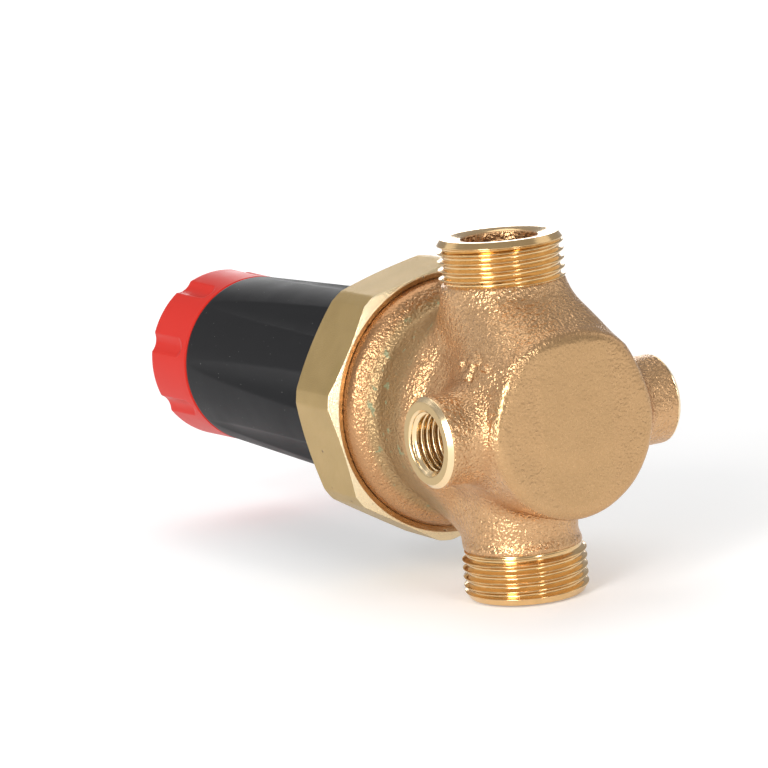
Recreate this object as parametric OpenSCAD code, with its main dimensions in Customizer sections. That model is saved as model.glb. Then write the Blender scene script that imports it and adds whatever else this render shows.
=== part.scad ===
// Pressure reducing valve, DN15, with a union nut that clamps a plastic spring bonnet.
// Origin: centre of the inlet connection's end face. +Z runs along the pipe axis to the outlet.
// +Y runs along the bonnet axis towards the adjusting knob. The gauge ports face -X and +X.
// Lengths are in millimetres. Heights marked "along the bonnet axis" count from the pipe axis.

/* [Connections] */
// Length between the end faces of the two pipe connections
face_to_face = 76; // [74:1:80]
// Outside diameter of the pipe threads, G 3/4
pipe_thread_d = 26.441; // [26.2:0.001:26.5]
// Pitch of the pipe threads
pipe_thread_pitch = 1.814; // [1.7:0.001:1.9]
// Number of full turns on each pipe thread
pipe_thread_turns = 5; // [3:1:5]
// Diameter of the cast water passage in each connection
pipe_bore_d = 16; // [14:0.5:17]
// Length between the faces of the two gauge ports
gauge_face_to_face = 56.8; // [54:0.2:60]
// Distance of the gauge port axis from the pipe axis, towards the closed end
gauge_offset = 11.2; // [10:0.1:12]
// Outside diameter of the gauge port thread, G 1/4
gauge_thread_d = 13.157; // [13.0:0.001:13.2]
// Pitch of the gauge port thread
gauge_thread_pitch = 1.337; // [1.3:0.001:1.4]
// Outside diameter of each gauge port boss
gauge_boss_d = 18.9; // [18:0.1:20]

/* [Body] */
// Distance of the closed end from the pipe axis
cap_y = 25; // [24:0.5:26]
// Outside diameter of the barrel
barrel_d = 38.2; // [37:0.1:39]
// Outside diameter of the flange rim in front of the union nut
rim_d = 54; // [53.8:0.1:54]
// Outside diameter of the cast neck behind each pipe thread
neck_d = 24.6; // [24:0.1:25]

/* [Union nut] */
// Width across the flats of the eight-sided union nut
nut_flats = 57.3; // [57:0.1:60]
// Length of the union nut
nut_len = 16.7; // [16:0.1:18]
// Start of the union nut along the bonnet axis
nut_y = 23.8; // [23.5:0.1:24]
// Pitch of the union nut thread
nut_pitch = 2; // [1.8:0.1:2]

/* [Bonnet and knob] */
// Outer end of the bonnet along the bonnet axis
bonnet_end = 113.3; // [110:0.1:116]
// Diameter of the bonnet at its outer end
bonnet_end_d = 39.4; // [38:0.1:40]
// Diameter of the bonnet where it enters the union nut
bonnet_base_d = 43.6; // [43:0.1:43.8]
// Number of tapered grooves around the bonnet
bonnet_grooves = 8; // [4:4:8]
// Outer end of the knob along the bonnet axis
knob_end = 131.5; // [130:0.1:134]
// Largest diameter of the knob
knob_d = 40.2; // [39.8:0.1:40.5]
// Number of grip grooves around the knob
knob_grooves = 8; // [4:1:10]

/* [Adjustment] */
// Pitch of the adjusting spindle, which is a left-hand thread
spindle_pitch = 2; // [1.5:0.5:2]
// Outside diameter of the adjusting spindle
spindle_d = 10; // [9.8:0.1:10]
// Wire diameter of the set spring
spring_wire = 3.6; // [3:0.1:3.8]
// Number of turns of the set spring
spring_turns = 9; // [6:1:10]
// Running clearance on the radius of a shaft in its hole
running = 0.05; // [0.02:0.01:0.08]

/* [Hidden] */

$fn = 96;
eps = 0.01;                 // how far a cutter runs past the face that it cuts
half = face_to_face / 2;    // height of the bonnet axis above the inlet face

// Standard 55 degree pipe thread depth
function pipe_depth(pitch) = 0.6403 * pitch;
thread_lead_in = 1;         // length of the chamfer on the end of a pipe thread
gauge_port_depth = 12.2;    // depth of the threaded wall of a gauge port
gauge_shift = 0.4;          // how far the middle of the two gauge ports lies from the pipe axis

// Valve seat and diaphragm stack, all along the bonnet axis
chamber_floor = -21.5;      // bottom of the outlet chamber
partition_low = -5;         // partition between the outlet and inlet chambers
partition_high = -1;
inlet_top = 14;             // top of the inlet chamber
recess_y = 21;              // shoulder on which the cartridge flange sits
shoulder_r = 22.3;          // the barrel widens to this radius in front of the flange
shoulder_y = 11.5;          // end of the shoulder's rounding
rim_front_y = 19.6;         // front of the flange's rim
rim_back_y = 24.9;          // back of the rim, inside the nut's mouth
collar_end = 31.5;          // end of the body's threaded collar
diaphragm_t = 1.5;          // diaphragm thickness
slip_t = 0.5;               // slip ring thickness
bonnet_flange_y = collar_end + diaphragm_t + slip_t;
nut_web_y = 37;             // inside face of the nut's rear web
seat_lip = -6.3;            // sealing lip of the valve seat
outlet_chamber_r = 14.6;
inlet_chamber_r = 16;
inlet_waist_r = 10.95;      // radius of the inlet neck where it leaves the barrel
land_low_r = 12.05;         // bore for the cartridge's lower land
land_high_r = 16.5;         // bore for the cartridge's upper land
recess_r = 22.2;            // bore for the cartridge flange

collar_crest_r = 26.95;     // body thread under the union nut
collar_root_r = 25.9;
thread_play = 0.2;          // radial gap between the body thread and the nut thread

stem_r = 3;
seat_r = 9.3;               // outside of the seat ring
piston_r = 7.42;
guide_r = 7.5;

wall_y = 108;               // inside face of the bonnet's end wall
collar_y = 105;             // inner face of the spindle's thrust collar
plate_y = 96;               // spring side of the spring plate, at the lowest setting
plate_seat_y = 35.2;        // spring side of the diaphragm plate
spring_mean_r = 12.3;
keyway_count = 4;

nut_corner = 8.4;           // turn of the nut's corners about the bonnet axis
nut_turned_r = 30.4;        // radius to which the nut's corners are turned down
bonnet_groove_turn = 51.25; // turn of the first bonnet groove, degrees
knob_groove_turn = 60.7;    // turn of the first knob groove, degrees

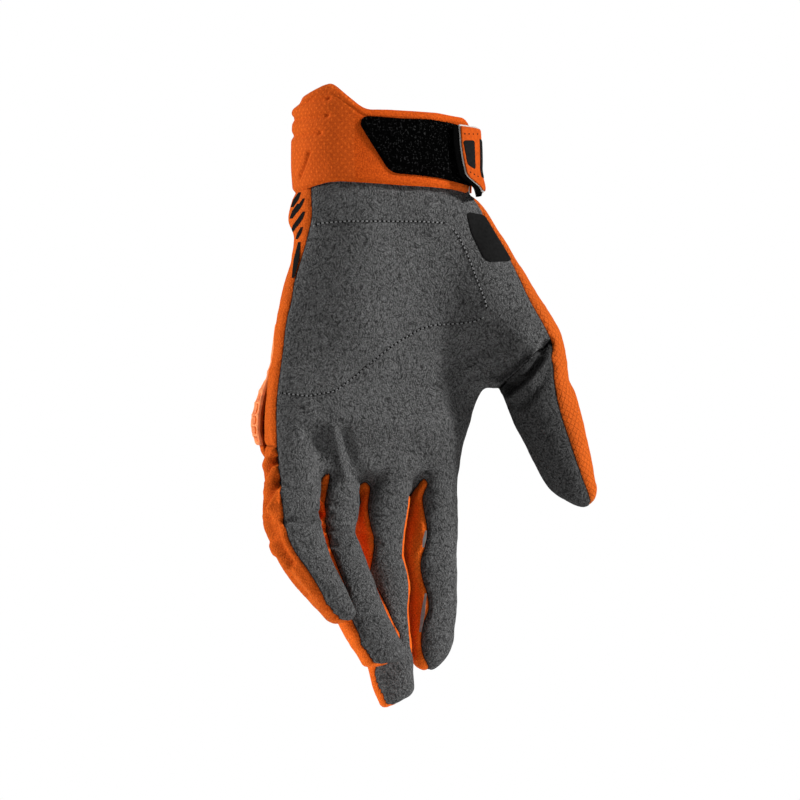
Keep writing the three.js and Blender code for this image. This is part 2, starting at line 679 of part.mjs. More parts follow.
= = = = = = =
Please repeat the material above, word for word and in full.

Solution to this exercise
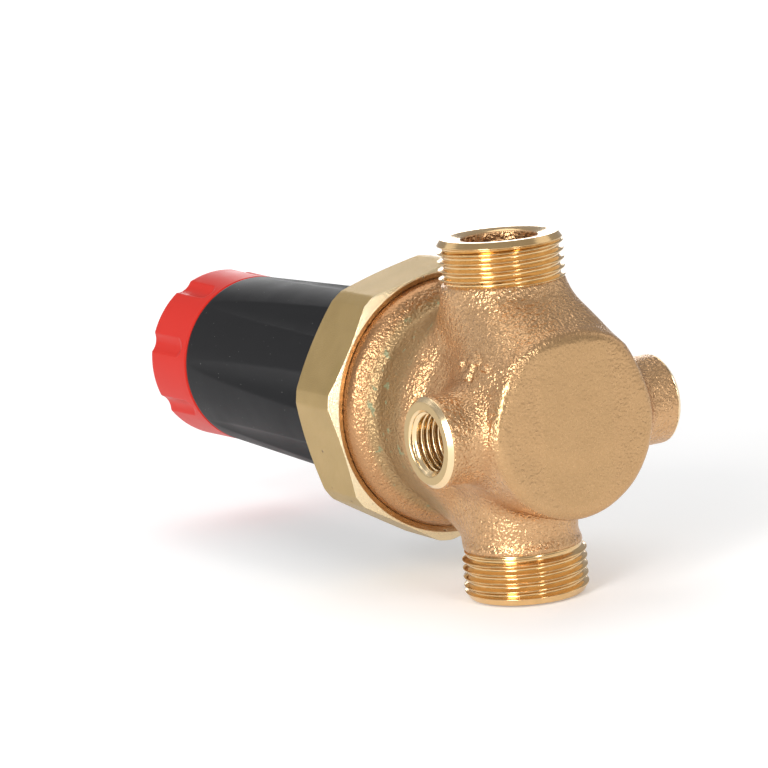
Recreate this object as parametric OpenSCAD code, with its main dimensions in Customizer sections. That model is saved as model.glb. Then write the Blender scene script that imports it and adds whatever else this render shows.
=== part.scad ===
// Pressure reducing valve, DN15, with a union nut that clamps a plastic spring bonnet.
// Origin: centre of the inlet connection's end face. +Z runs along the pipe axis to the outlet.
// +Y runs along the bonnet axis towards the adjusting knob. The gauge ports face -X and +X.
// Lengths are in millimetres. Heights marked "along the bonnet axis" count from the pipe axis.

/* [Connections] */
// Length between the end faces of the two pipe connections
face_to_face = 76; // [74:1:80]
// Outside diameter of the pipe threads, G 3/4
pipe_thread_d = 26.441; // [26.2:0.001:26.5]
// Pitch of the pipe threads
pipe_thread_pitch = 1.814; // [1.7:0.001:1.9]
// Number of full turns on each pipe thread
pipe_thread_turns = 5; // [3:1:5]
// Diameter of the cast water passage in each connection
pipe_bore_d = 16; // [14:0.5:17]
// Length between the faces of the two gauge ports
gauge_face_to_face = 56.8; // [54:0.2:60]
// Distance of the gauge port axis from the pipe axis, towards the closed end
gauge_offset = 11.2; // [10:0.1:12]
// Outside diameter of the gauge port thread, G 1/4
gauge_thread_d = 13.157; // [13.0:0.001:13.2]
// Pitch of the gauge port thread
gauge_thread_pitch = 1.337; // [1.3:0.001:1.4]
// Outside diameter of each gauge port boss
gauge_boss_d = 18.9; // [18:0.1:20]

/* [Body] */
// Distance of the closed end from the pipe axis
cap_y = 25; // [24:0.5:26]
// Outside diameter of the barrel
barrel_d = 38.2; // [37:0.1:39]
// Outside diameter of the flange rim in front of the union nut
rim_d = 54; // [53.8:0.1:54]
// Outside diameter of the cast neck behind each pipe thread
neck_d = 24.6; // [24:0.1:25]

/* [Union nut] */
// Width across the flats of the eight-sided union nut
nut_flats = 57.3; // [57:0.1:60]
// Length of the union nut
nut_len = 16.7; // [16:0.1:18]
// Start of the union nut along the bonnet axis
nut_y = 23.8; // [23.5:0.1:24]
// Pitch of the union nut thread
nut_pitch = 2; // [1.8:0.1:2]

/* [Bonnet and knob] */
// Outer end of the bonnet along the bonnet axis
bonnet_end = 113.3; // [110:0.1:116]
// Diameter of the bonnet at its outer end
bonnet_end_d = 39.4; // [38:0.1:40]
// Diameter of the bonnet where it enters the union nut
bonnet_base_d = 43.6; // [43:0.1:43.8]
// Number of tapered grooves around the bonnet
bonnet_grooves = 8; // [4:4:8]
// Outer end of the knob along the bonnet axis
knob_end = 131.5; // [130:0.1:134]
// Largest diameter of the knob
knob_d = 40.2; // [39.8:0.1:40.5]
// Number of grip grooves around the knob
knob_grooves = 8; // [4:1:10]

/* [Adjustment] */
// Pitch of the adjusting spindle, which is a left-hand thread
spindle_pitch = 2; // [1.5:0.5:2]
// Outside diameter of the adjusting spindle
spindle_d = 10; // [9.8:0.1:10]
// Wire diameter of the set spring
spring_wire = 3.6; // [3:0.1:3.8]
// Number of turns of the set spring
spring_turns = 9; // [6:1:10]
// Running clearance on the radius of a shaft in its hole
running = 0.05; // [0.02:0.01:0.08]

/* [Hidden] */

$fn = 96;
eps = 0.01;                 // how far a cutter runs past the face that it cuts
half = face_to_face / 2;    // height of the bonnet axis above the inlet face

// Standard 55 degree pipe thread depth
function pipe_depth(pitch) = 0.6403 * pitch;
thread_lead_in = 1;         // length of the chamfer on the end of a pipe thread
gauge_port_depth = 12.2;    // depth of the threaded wall of a gauge port
gauge_shift = 0.4;          // how far the middle of the two gauge ports lies from the pipe axis

// Valve seat and diaphragm stack, all along the bonnet axis
chamber_floor = -21.5;      // bottom of the outlet chamber
partition_low = -5;         // partition between the outlet and inlet chambers
partition_high = -1;
inlet_top = 14;             // top of the inlet chamber
recess_y = 21;              // shoulder on which the cartridge flange sits
shoulder_r = 22.3;          // the barrel widens to this radius in front of the flange
shoulder_y = 11.5;          // end of the shoulder's rounding
rim_front_y = 19.6;         // front of the flange's rim
rim_back_y = 24.9;          // back of the rim, inside the nut's mouth
collar_end = 31.5;          // end of the body's threaded collar
diaphragm_t = 1.5;          // diaphragm thickness
slip_t = 0.5;               // slip ring thickness
bonnet_flange_y = collar_end + diaphragm_t + slip_t;
nut_web_y = 37;             // inside face of the nut's rear web
seat_lip = -6.3;            // sealing lip of the valve seat
outlet_chamber_r = 14.6;
inlet_chamber_r = 16;
inlet_waist_r = 10.95;      // radius of the inlet neck where it leaves the barrel
land_low_r = 12.05;         // bore for the cartridge's lower land
land_high_r = 16.5;         // bore for the cartridge's upper land
recess_r = 22.2;            // bore for the cartridge flange

collar_crest_r = 26.95;     // body thread under the union nut
collar_root_r = 25.9;
thread_play = 0.2;          // radial gap between the body thread and the nut thread

stem_r = 3;
seat_r = 9.3;               // outside of the seat ring
piston_r = 7.42;
guide_r = 7.5;

wall_y = 108;               // inside face of the bonnet's end wall
collar_y = 105;             // inner face of the spindle's thrust collar
plate_y = 96;               // spring side of the spring plate, at the lowest setting
plate_seat_y = 35.2;        // spring side of the diaphragm plate
spring_mean_r = 12.3;
keyway_count = 4;

nut_corner = 8.4;           // turn of the nut's corners about the bonnet axis
nut_turned_r = 30.4;        // radius to which the nut's corners are turned down
bonnet_groove_turn = 51.25; // turn of the first bonnet groove, degrees
knob_groove_turn = 60.7;    // turn of the first knob groove, degrees

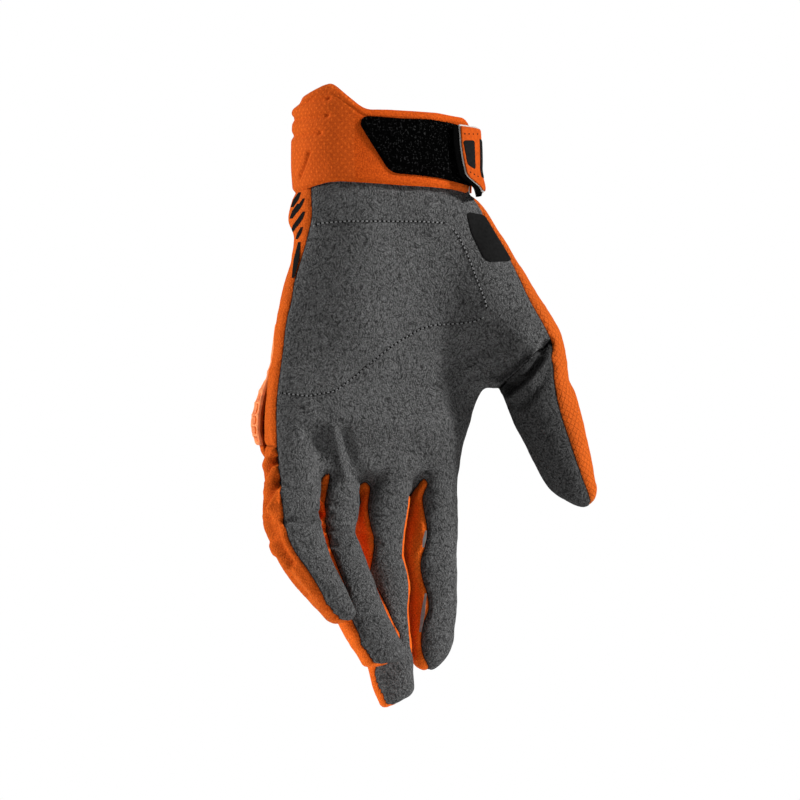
Keep writing the three.js and Blender code for this image. This is part 2, starting at line 679 of part.mjs. More parts follow.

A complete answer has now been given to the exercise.